Exercise task:
Take the records below and print them verbatim up to and including the line that carries "return cover_height(radius *".

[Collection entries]

━━━━━━

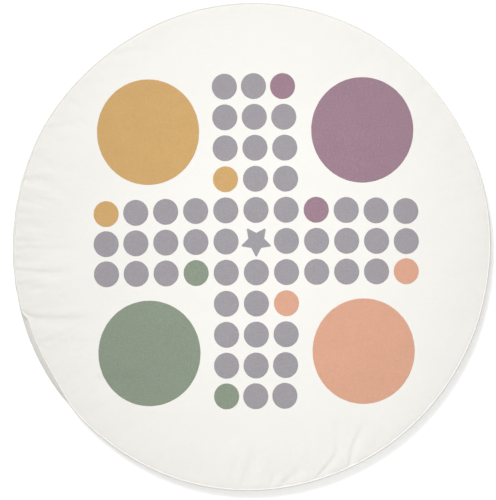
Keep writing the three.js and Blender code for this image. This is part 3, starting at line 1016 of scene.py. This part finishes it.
def foam_pad():
    """The foam disc: flat below, following the cover above, with its edges broken by handling."""
    span = Span("foam_core")
    theta = turns(360)
    rim = np.minimum(span.outer, seam_radius(theta) - FOAM_INSET)
    quarter = np.linspace(0, np.pi / 2, 7)

    def foam_top(radius):
        return cover_height(radius * np.cos(theta), radius * np.sin(theta)) - CLOTH - FOAM_GAP

    wall_foot, wall_head = span.low + FOAM_DROP, foam_top(rim) - FOAM_DROP
    rows = [(rim - FOAM_EDGE * (1 - np.sin(t)), span.low + FOAM_DROP * (1 - np.cos(t))) for t in quarter]
    rows += [(rim, wall_foot + share * (wall_head - wall_foot)) for share in (0.2, 0.4, 0.6, 0.8)]
    for t in quarter:
        radius = rim - FOAM_EDGE * (1 - np.cos(t))
        rows.append((radius, foam_top(radius) - FOAM_DROP * (1 - np.sin(t))))
    shoulder = rows[-2][0]
    for share in (0.94, 0.88, 0.8, 0.7, 0.6, 0.5, 0.4, 0.3, 0.2, 0.1):
        rows.append((shoulder * share, foam_top(shoulder * share)))
    faces = grid_faces(len(rows), len(theta))
    middle, last = len(rows) * len(theta), (len(rows) - 1) * len(theta)
    for j in range(len(theta)):
        k = (j + 1) % len(theta)
        faces += [(k, j, middle), (last + j, last + k, middle + 1)]
    rings = [polar(theta, radius, level) for radius, level in rows]
    points = np.vstack([*rings, [(0, 0, span.low), (0, 0, foam_top(np.zeros(1))[0])]])
    piece = turned_piece("foam_core_pad", "foam_core", (points, faces), foam_cells)


# ---------- the print ----------

DOT_RINGS = [1, 0.97, 0.9, 0.78, 0.62, 0.44, 0.24]
HOME_RINGS = [1, 0.992, 0.975, *np.linspace(0.95, 0.05, 21)]
STAR_RINGS = [1, 0.985, 0.93, 0.82, 0.66, 0.46, 0.24]


def grid_place(column, row, middle, pitch, skew, bow=(0, 0), taper=(0, 0)):
    """Middle of a place, from its column and row on a grid that the cloth pulls out of square."""
    place = []
    for k, (along, across) in enumerate(((column, row), (row, column))):
        step = pitch[k] - taper[0] * along**2 - taper[1] * across**2
        place.append(middle[k] + step * along + skew[k] * across + bow[k] * across**2)
    return place


def print_place(column, row):
    return grid_place(column, row, PRINT_MIDDLE, PRINT_PITCH, PRINT_SKEW, PRINT_BOW, PRINT_TAPER)


def home_place(column, row):
    return grid_place(column, row, HOME_MIDDLE, HOME_PITCH, HOME_SKEW)


def ink_patch(middle, rim, rings, under_rings, spokes):
    """Points and faces of a film of ink that follows the cloth."""
    upper, lower = moved(cover_height, INK_PROUD), moved(cover_height, -INK_DEPTH)
    return disc_solid(rim, upper, lower, rings, under_rings, spokes, middle)


def oval(radius):
    """A circle of that many grid places, as the cloth's pull has made it, with a slightly woolly edge."""
    width, height = radius * HOME_PITCH[0], radius * HOME_PITCH[1]

    def rim(theta):
        woolly = 0.09 * np.sin(23 * theta) + 0.07 * np.sin(37 * theta + 1) + 0.05 * np.sin(59 * theta + 2)
        even = width * height / np.hypot(height * np.cos(theta), width * np.sin(theta))
        return even + woolly

    return rim


def star_rim(theta):
    """A five-pointed star that stands on one point, with its points rounded."""
    part = np.pi / 5
    turn = np.abs((theta + np.pi / 2 + part) % (2 * part) - part)
    straight = STAR_RADIUS * STAR_WAIST * np.sin(part)
    straight = straight / (STAR_WAIST * np.sin(part - turn) + STAR_RADIUS * np.sin(turn))
    half_point = math.atan2(STAR_WAIST * math.sin(part), STAR_RADIUS - STAR_WAIST * math.cos(part))
    centre = STAR_RADIUS - STAR_ROUNDING / math.sin(half_point)
    touch = math.atan2(STAR_ROUNDING * math.cos(half_point), centre + STAR_ROUNDING * math.sin(half_point))
    under_root = np.maximum(STAR_ROUNDING**2 - (centre * np.sin(turn)) ** 2, 0)
    rounded = centre * np.cos(turn) + np.sqrt(under_root)
    return np.where(turn < touch, rounded, straight)


def track_places():
    """Every place of the cross but the middle one."""
    reach = range(-ARM_REACH, ARM_REACH + 1)
    for column in reach:
        for row in reach:
            on_cross = min(abs(column), abs(row)) <= 1
            if on_cross and (column, row) != (0, 0):
                yield column, row


def print_piece(node, patches, ink):
    piece = new_object(node + "_ink", *joined(patches), inks[ink])
    on_body(piece, node)


def printed_game():
    starts = {c[end] for c in GAME_COLOURS.values() for end in ("outer", "inner")}

    def dot(place):
        return ink_patch(print_place(*place), oval(DOT_RADIUS), DOT_RINGS, DOT_RINGS, 48)

    print_piece("print_track", [dot(place) for place in track_places() if place not in starts], "grey")
    print_piece("print_star", [ink_patch(print_place(0, 0), star_rim, STAR_RINGS, STAR_RINGS, 480)], "grey")
    for name, places in GAME_COLOURS.items():
        middle = home_place(*(HOME_PLACE * side for side in places["home"]))
        home = ink_patch(middle, oval(HOME_RADIUS), HOME_RINGS, HOME_RINGS[::2], 192)
        print_piece(f"print_home_{name}", [home], name)
        for end in ("outer", "inner"):
            print_piece(f"print_{end}_start_{name}", [dot(places[end])], name)


# ---------- the zip ----------


def coil(name, node, phase):
    """One half of a closed coil zip: a flattened helix of nylon along the tape's edge."""
    span = Span(node)
    length, deep, high = span.size
    deep = deep / 2 - COIL_WIRE
    high = high / 2 - COIL_WIRE + 0.28
    count = int(length / COIL_PITCH)
    t = np.arange(count * COIL_STEPS + 1) / COIL_STEPS
    theta = span.first + (t + 0.5 * phase) / (count + 1) * (span.last - span.first)
    path = polar(theta, span.radius + deep * np.cos(TURN * t), span.level + high * np.sin(TURN * t))
    turned_piece(name, node, tube(path, COIL_WIRE, 6), nylon)


def tape(name, node, side):
    """Woven tape with a raised cord along the edge that the coil is sewn to."""
    span = Span(node)
    theta = np.linspace(span.first, span.last, 520)[None, :]
    share = np.linspace(0, 1, 15)[:, None]
    edge, far = (span.low, span.high) if side > 0 else (span.high, span.low)
    level = edge + share * (far - edge)
    cord = 0.22 * bell(share, 0.1, 0.06) + 0.12 * bell(share, 0.32, 0.05)
    ribs = 0.04 * np.sin(theta * span.outer * TURN / 2.4)
    radius = span.outer + cord + ribs * (1 - np.exp(-share * 6))
    weave = shell(polar(theta, radius, level), polar(theta, radius - span.size[1], level))
    piece = turned_piece(name, node, weave, tape_weave)


def stop(name, node):
    """A metal stop clamped round the tape's edge: a rounded block with a pressed waist."""
    span = Span(node)
    points, faces = rounded_block(span.size, 0.35, (6, 2, 4))
    points[:, 1] -= (points[:, 1] > 0) * 0.28 * bell(points[:, 0], 0, 0.55)
    turned_piece(name, node, (on_rim(points, span), faces), nickel)


def end_tab(name, node):
    """A folded scrap of canvas over one end of the zip, with four stitches near each of its ends."""
    span = Span(node)
    length, depth, height = span.size
    points, faces = rounded_block(span.size, 0.45, (28, 2, 14))
    x, y, z = points.T
    pillow = 0.9 * (1 - (2 * x / length) ** 4) * (1 - (2 * z / height) ** 4)
    points[:, 1] += (y > 0) * (pillow + 0.12 * np.sin(x * 1.7 + z))
    turned_piece(name, node, (on_rim(points, span), faces), shaded_band_canvas)
    parts = []
    for end in (-1, 1):
        for k in range(4):
            path = [
                (end * (length / 2 - 1.8), depth / 2 + lift, -2.7 + 1.8 * k + across)
                for across, lift in ((-0.65, 0.35), (-0.35, 0.95), (0.35, 0.95), (0.65, 0.35))
            ]
            parts.append(tube(on_rim(np.array(path), span), 0.22, 6))
    turned_piece(name + "_stitches", None, joined(parts), thread)


def outline_plate(outer, inner, thick, bevel=0.22):
    """A flat plate between two loops of (x, z) points, with its outer and inner edges broken."""
    middle = (outer + inner) / 2
    near_inner, near_outer = inner + (middle - inner) * 0.12, outer + (middle - outer) * 0.12
    steps = (
        (inner, bevel - thick), (near_inner, -thick), (middle, -thick), (near_outer, -thick),
        (outer, bevel - thick), (outer, thick - bevel),
        (near_outer, thick), (middle, thick), (near_inner, thick), (inner, thick - bevel),
    )
    rows = [np.column_stack([loop[:, 0], np.full(len(loop), level), loop[:, 1]]) for loop, level in steps]
    return np.vstack(rows), grid_faces(len(rows), len(outer), looped=True)


def stadium(length, width, middle, power=2.6):
    """Points round a long shape with full ends: (x, z), centred at x = middle."""
    x = middle + length / 2 * signed_power(np.cos(turns(48)), 2 / power)
    z = width / 2 * signed_power(np.sin(turns(48)), 2 / power)
    return np.column_stack([x, z])


def slider():
    """The slider: a domed face plate with two lips behind it and the bridge that holds the pull tab."""
    low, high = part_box("zip_slider")
    height = (high.z - low.z) / MM
    along, out, _ = SLIDER_AXES @ cad_points("zip_slider").T
    length = along.max() - along.min()
    face_inner, face_outer = PIN_RADIUS - 3.0, PIN_RADIUS - 2.0
    plate, plate_faces = rounded_block((length, face_outer - face_inner, height), 0.4, (12, 2, 8))
    plate[:, 2] *= 1 - 0.10 * bell(plate[:, 0], 0.6, 2.2)
    dome = 0.18 * (1 - (2 * plate[:, 2] / height) ** 2)
    plate[:, 1] += (face_inner + face_outer) / 2 + (plate[:, 1] > 0) * dome
    parts = [(plate, plate_faces)]
    lip_outer, lip_inner = face_inner + 0.5, out.min()
    for side in (-1, 1):
        lip, lip_faces = rounded_block((length, lip_outer - lip_inner, 0.8), 0.3, (12, 1, 1))
        parts.append((lip + (0, (lip_outer + lip_inner) / 2, side * (height / 2 - 0.4)), lip_faces))
    turn = np.linspace(0, np.pi, 19)
    x = 2.15 * signed_power(np.cos(turn), 0.45)
    y = face_outer - 0.15 + (out.max() - face_outer - 0.35) * np.sin(turn) ** 0.45
    arch, arch_faces = tube(np.column_stack([x, y, np.zeros_like(x)]), 0.35, 12)
    parts.append((arch * (1, 1, 3), arch_faces))
    points, faces = joined(parts)
    turned_piece("zip_slider_body", "zip_slider", (at_slider(points), faces), nickel, "slider")


def pull_tab():
    """The pull tab: a pressed plate with a grip slot and an eye round the bridge's beam, and its pin."""
    along, _, up = SLIDER_AXES @ cad_points("zip_pull_tab").T
    width, reach = up.max() - up.min(), along.max()
    eye = stadium(9.5, width * 0.98, 2.6), stadium(5.4, 2.9, 2.4)
    grip = stadium(reach - 6.2, width, (reach + 6.2) / 2, 3.2), stadium(6.6, 2.0, reach - 5.6)
    pin = np.column_stack([np.zeros(9), np.zeros(9), np.linspace(-width / 2 + 0.3, width / 2 - 0.3, 9)])
    points, faces = joined([outline_plate(*eye, 0.5), outline_plate(*grip, 0.5), tube(pin, 0.42, 14)])
    shape = at_slider(points + (0, PIN_RADIUS, 0)), faces
    turned_piece("zip_pull_tab_plate", "zip_pull_tab", shape, nickel, "pull_tab")


def zip_fastener():
    for number, (half, side) in enumerate((("upper", 1), ("lower", -1))):
        tape(f"zip_tape_{half}_weave", f"zip_tape_{half}", side)
        coil(f"zip_coil_{half}_helix", f"zip_coil_{half}", number)
    for node in ("zip_top_stop_upper", "zip_top_stop_lower", "zip_bottom_stop"):
        stop(node + "_clamp", node)
    for node in ("zip_end_tab_open_end", "zip_end_tab_closed_end"):
        end_tab(node + "_fold", node)
    slider()
    pull_tab()


# ---------- studio, in metres ----------

CAMERA_PLACE = (-0.0070, -0.0080, 4.03)
CAMERA_LENS = 126.7
FLOOR_SIZE = 40.0
SKY = 0.20


def placed(data, location):
    """An object of that data's name at a place in the scene."""
    obj = bpy.data.objects.new(data.name, data)
    obj.location = location
    bpy.context.scene.collection.objects.link(obj)
    return obj


def camera():
    data = bpy.data.cameras.new("camera")
    data.lens = CAMERA_LENS
    data.sensor_width = 36
    bpy.context.scene.camera = placed(data, CAMERA_PLACE)


def area_light(name, azimuth_deg, height_deg, distance, size, power):
    """A soft box that faces the middle of the mat; size is its width and its length."""
    data = bpy.data.lights.new(name, "AREA")
    data.shape = "RECTANGLE"
    data.size, data.size_y = size
    data.energy = power
    azimuth, height = math.radians(azimuth_deg), math.radians(height_deg)
    across, up = distance * math.cos(height), distance * math.sin(height)
    obj = placed(data, (across * math.cos(azimuth), across * math.sin(azimuth), up))
    obj.rotation_euler = (math.pi / 2 - height, 0, azimuth + math.pi / 2)
    obj.visible_camera = False


def floor():
    cells = 24
    side = np.linspace(-FLOOR_SIZE / 2, FLOOR_SIZE / 2, cells + 1) / MM
    x, y = np.meshgrid(side, side)
    points = np.column_stack([x.ravel(), y.ravel(), np.zeros(x.size)])
    faces = grid_faces(cells + 1, cells + 1, False)
    new_object("studio_floor", points, faces, floor_material())


def studio():
    scene = bpy.context.scene
    scene.view_settings.view_transform = "Standard"
    scene.world = bpy.data.worlds.new("studio")
    scene.world.use_nodes = True
    sky = scene.world.node_tree.nodes["Background"]
    sky.inputs["Color"].default_value = (1, 1, 1, 1)
    sky.inputs["Strength"].default_value = SKY
    area_light("key", 118, 47, 14.0, (4.8, 4.8), 1210)
    area_light("overhead", 4, 84.8, 0.803, (1.72, 1.13), 5.92)


camera()
floor()
foam_pad()
panels()
piping("top_piping_cord", "top_piping", seam_radius, TOP_CORD_LEVEL)
piping("bottom_piping_cord", "bottom_piping", lower_seam_radius, LOWER_SEAM_LEVEL)
side_band()
printed_game()
zip_fastener()
studio()
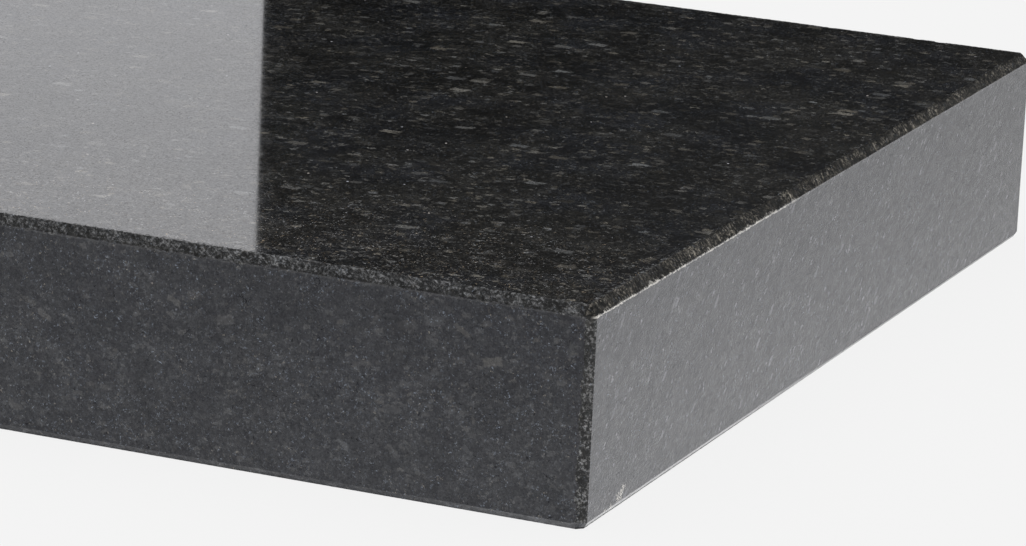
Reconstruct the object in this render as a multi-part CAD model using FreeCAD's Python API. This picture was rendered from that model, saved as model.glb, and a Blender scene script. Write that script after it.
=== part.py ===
import FreeCAD, Part
import math
import os

# A granite slab for leatherwork: one block of stone, sawn square, polished on top,
# with every arris ground off. Millimetres. The origin is the centre of the face
# that rests on the bench, +Z is up, and -Y is the front.

slab_side = 304.8  # 12 in square
slab_height = 50.8  # 2 in thick
top_chamfer = 2.2  # ground bevel round the polished work surface
corner_chamfer = 1.9  # ground bevel down each upright corner
base_rise = 1.5  # lighter bevel that keeps the resting edge from flaking: its height
base_inset = 0.9  # and how far in it runs under the stone

PARTS = "parts"


def centred_square(side, corner, height):
    """A closed square outline with bevelled corners, centred on Z at a height."""
    half = side / 2
    inner = half - corner
    points = []
    for x_sign, y_sign in ((1, 1), (-1, 1), (-1, -1), (1, -1)):
        along_y = FreeCAD.Vector(x_sign * half, y_sign * inner, height)
        along_x = FreeCAD.Vector(x_sign * inner, y_sign * half, height)
        points += [along_y, along_x] if x_sign == y_sign else [along_x, along_y]
    points.append(points[0])
    return Part.makePolygon(points)


def edges_at_height(solid, height):
    """The edges that lie wholly in the level plane at a height."""
    found = []
    for edge in solid.Edges:
        box = edge.BoundBox
        if max(abs(box.ZMin - height), abs(box.ZMax - height)) < 1e-6:
            found.append(edge)
    return found


def foot(outline):
    """The bottom of the stone, tapering from its full outline to the smaller resting face."""
    corner = corner_chamfer - base_inset * (2 - math.sqrt(2))  # every side comes in equally
    resting = centred_square(slab_side - 2 * base_inset, corner, 0)
    return Part.makeLoft([resting, outline], True, True)


def granite_slab():
    """The stone: an upright prism on a tapered foot, bevelled round its top."""
    outline = centred_square(slab_side, corner_chamfer, base_rise)
    body = Part.Face(outline).extrude(FreeCAD.Vector(0, 0, slab_height - base_rise))
    stone = body.fuse(foot(outline)).removeSplitter()
    return stone.makeChamfer(top_chamfer, edges_at_height(stone, slab_height))


os.makedirs(PARTS, exist_ok=True)
stone = granite_slab()
assert stone.isValid() and len(stone.Solids) == 1
stone.exportStep(os.path.join(PARTS, "granite_slab.step"))
print("granite_slab", round(stone.Volume / 1000, 1), "cm3, faces", len(stone.Faces))
print("ok")
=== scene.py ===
import math

import bmesh
import bpy
import numpy as np
from mathutils import Matrix, Vector, noise


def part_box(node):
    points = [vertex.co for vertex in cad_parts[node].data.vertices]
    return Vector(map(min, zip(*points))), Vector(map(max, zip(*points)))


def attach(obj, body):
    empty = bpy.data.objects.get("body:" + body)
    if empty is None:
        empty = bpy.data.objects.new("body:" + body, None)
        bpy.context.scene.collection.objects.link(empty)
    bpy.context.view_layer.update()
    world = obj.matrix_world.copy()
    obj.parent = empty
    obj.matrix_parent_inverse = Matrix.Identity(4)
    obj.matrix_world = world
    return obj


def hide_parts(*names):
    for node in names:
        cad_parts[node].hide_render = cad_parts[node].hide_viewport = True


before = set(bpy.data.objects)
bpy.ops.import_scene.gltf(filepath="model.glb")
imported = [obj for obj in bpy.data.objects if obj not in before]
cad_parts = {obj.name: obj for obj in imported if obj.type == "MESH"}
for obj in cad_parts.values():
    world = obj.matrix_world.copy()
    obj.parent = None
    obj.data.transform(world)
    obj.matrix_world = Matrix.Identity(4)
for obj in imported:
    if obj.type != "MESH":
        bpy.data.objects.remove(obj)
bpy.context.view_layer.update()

# A square block of dark granite: polished on top, honed on its sides, ground along
# every arris. The block's lengths are metres, and its materials reckon in millimetres.

MM = 0.001
_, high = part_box("granite_slab")
HALF = high.x
TOP = high.z

TOP_BEVEL = 2.2 * MM
CORNER_BEVEL = 1.9 * MM
BASE_RISE = 1.5 * MM
BASE_INSET = 0.9 * MM
MITRE = math.tan(math.radians(22.5))  # how far an octagon's corner moves per unit of inset
ROOT2 = math.sqrt(2)

HALF_MM = HALF / MM
RIM_MM = TOP_BEVEL / MM
RIM_FOOT_MM = (TOP - TOP_BEVEL) / MM  # height of the arris under the rim bevel
POLISH_REACH_MM = (HALF - TOP_BEVEL) / MM

POLISHED, HONED, GROUND, BASE_GROUND, SAWN = range(5)


# ---------------------------------------------------------------- the stone's mesh

SIDE_CELLS = 768  # fine cells along a long arris, halved ring by ring towards a face's middle
RISE_CELLS = 128  # fine cells up an upright arris
CORNER_CELLS = 7
TOP_BEVEL_CELLS = 8
BASE_BEVEL_CELLS = 4
FIRST_RING = 1.6 * MM
RINGS = (2.6 * MM, 4.4 * MM, 7.6 * MM, 12.8 * MM)


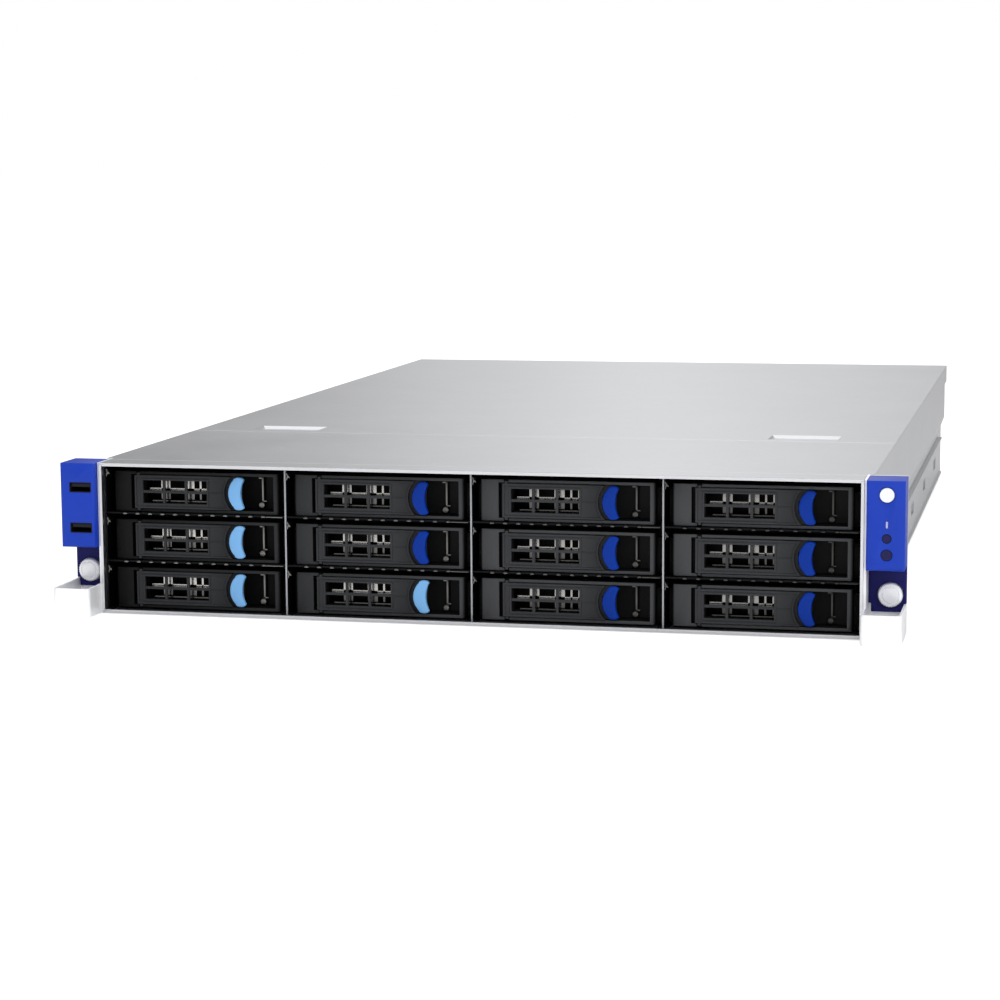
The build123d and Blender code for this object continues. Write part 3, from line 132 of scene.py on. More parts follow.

━━━━━━

Complete answer:
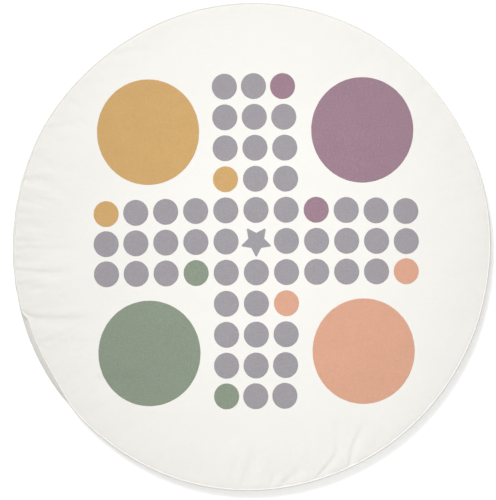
Keep writing the three.js and Blender code for this image. This is part 3, starting at line 1016 of scene.py. This part finishes it.
def foam_pad():
    """The foam disc: flat below, following the cover above, with its edges broken by handling."""
    span = Span("foam_core")
    theta = turns(360)
    rim = np.minimum(span.outer, seam_radius(theta) - FOAM_INSET)
    quarter = np.linspace(0, np.pi / 2, 7)

    def foam_top(radius):
        return cover_height(radius * np.cos(theta), radius * np.sin(theta)) - CLOTH - FOAM_GAP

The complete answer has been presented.